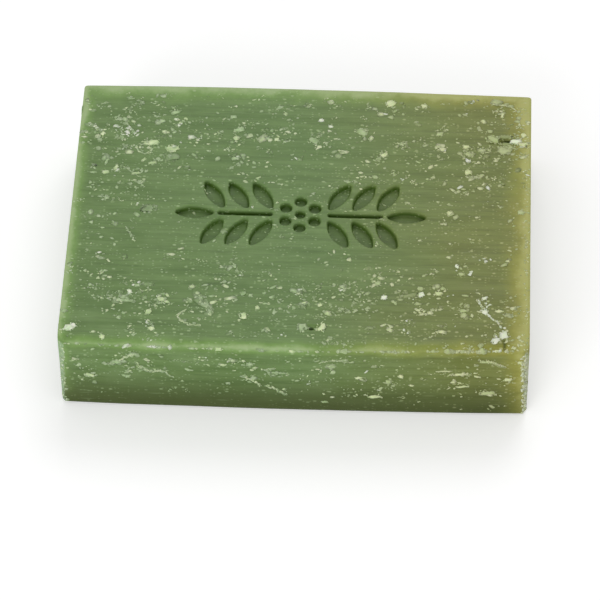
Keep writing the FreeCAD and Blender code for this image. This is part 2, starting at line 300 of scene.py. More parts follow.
def ringPoints(x, topRows):
    # a ring of points round the bar at each x, and the way each of them faces
    x = x[:, None]
    away = length / 2 - np.abs(x)
    half = bar["endWidth"] / 2 + bar["bow"] * (1 - (2 * x / length) ** 2) - bar["shy"]
    top = height - bar["shy"] - bevel(away, bar["rimBevel"])
    foot = bevel(away, bar["rimBevel"])
    edge, low = bar["topRadius"], bar["footRadius"]
    toLeft = np.clip(0.5 - x / 60, 0, 1)
    back = edge + (bar["backRadius"] - edge) * toLeft**2 * (3 - 2 * toLeft)
    rings = []

    def add(y, z, faceY, faceZ):
        rings.append(np.stack(np.broadcast_arrays(x, y, z, faceY, faceZ), 2))

    turns = np.radians(np.linspace(0, 90, 8))[None, 1:-1]
    few = np.radians(np.linspace(0, 90, 5))[None, 1:-1]
    drop = np.linspace(0, 1, 40)[None, :]
    backDrop = np.linspace(0, 1, 20)[None, ::-1]
    under = np.linspace(-1, 1, 26)[None, :]
    topRows = topRows[None, :] / topRows[0]
    sines, cosines, fewSines, fewCosines = np.sin(turns), np.cos(turns), np.sin(few), np.cos(few)
    add(topRows * (half - np.where(topRows > 0, back, edge)), top, 0 * topRows, 1)
    add(-(half - edge) - edge * sines, top - edge + edge * cosines, -sines, cosines)
    add(-half, top - edge + (foot + low - top + edge) * drop, -1 + 0 * drop, 0)
    add(-(half - low) - low * fewCosines, foot + low - low * fewSines, -fewCosines, -fewSines)
    add(under * (half - low), foot, 0 * under, -1)
    add(half - low + low * fewSines, foot + low - low * fewCosines, fewSines, -fewCosines)
    add(half, top - back + (foot + low - top + back) * backDrop, 1 + 0 * backDrop, 0)
    add(half - back + back * cosines, top - back + back * sines, cosines, sines)
    return np.concatenate(rings, 1)


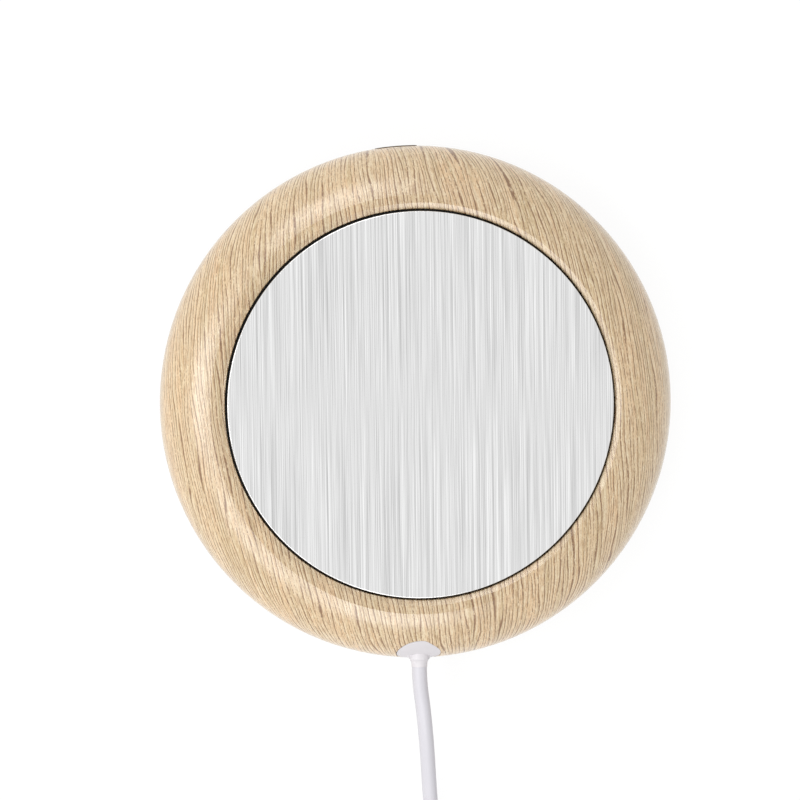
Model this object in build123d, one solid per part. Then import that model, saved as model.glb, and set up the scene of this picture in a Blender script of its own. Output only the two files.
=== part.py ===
from build123d import *
import os
from math import acos, asin, atan2, cos, degrees, pi, radians, sin, sqrt, tan

# Electric mug warmer, in millimetres. The origin is on the table under the middle of the
# plate, +Z is up, the cord leaves towards -Y and the push button is in the wall at +Y.

# ------------------------------------------------------------------ driving sizes
# Casing, seen from above: plate, open gap, bevelled lip, flat land, domed shoulder.
PLATE_D = 96.0
PLATE_GAP = 0.6
LIP_ROUND = 0.3
LIP_BEVEL_W = 1.5
LIP_BEVEL_DEG = 22.0
LAND_WIDTH = 2.0
DOME_WIDTH = 12.9
# Casing, seen from the side.
FOOT_PROUD = 1.5
EQUATOR_Z = 10.8
DOME_HEIGHT = 13.2
PLATE_PROUD = 1.0
PARTING_Z = 4.5
BASE_TUCK = 4.5
WALL = 2.2
RIM_WALL = 2.0
LIP_T = 4.0
REVEAL_H = 0.5
REVEAL_D = 0.6
CREASE_DEG = 78.0

# Clearances.
SEAT_GAP = 0.1
SLIP = 0.05
BUTTON_GAP = 0.3

# Base cover.
BASE_T = 2.0
SPIGOT_H = 2.0
SPIGOT_T = 1.5
FOOT_D = 12.0
FOOT_RECESS = 0.8
FOOT_INSET = 13.5
FOOT_EDGE = 0.5
FOOT_COUNT = 4
VENT_W = 2.2
VENT_L = 12.0
VENT_R = 24.0
VENT_COUNT = 8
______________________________
### What is expected
Where a line above holds the string "import", show that line.

### Output
Model this object in build123d, one solid per part. Then import that model, saved as model.glb, and set up the scene of this picture in a Blender script of its own. Output only the two files.
from build123d import *
import os
from math import acos, asin, atan2, cos, degrees, pi, radians, sin, sqrt, tan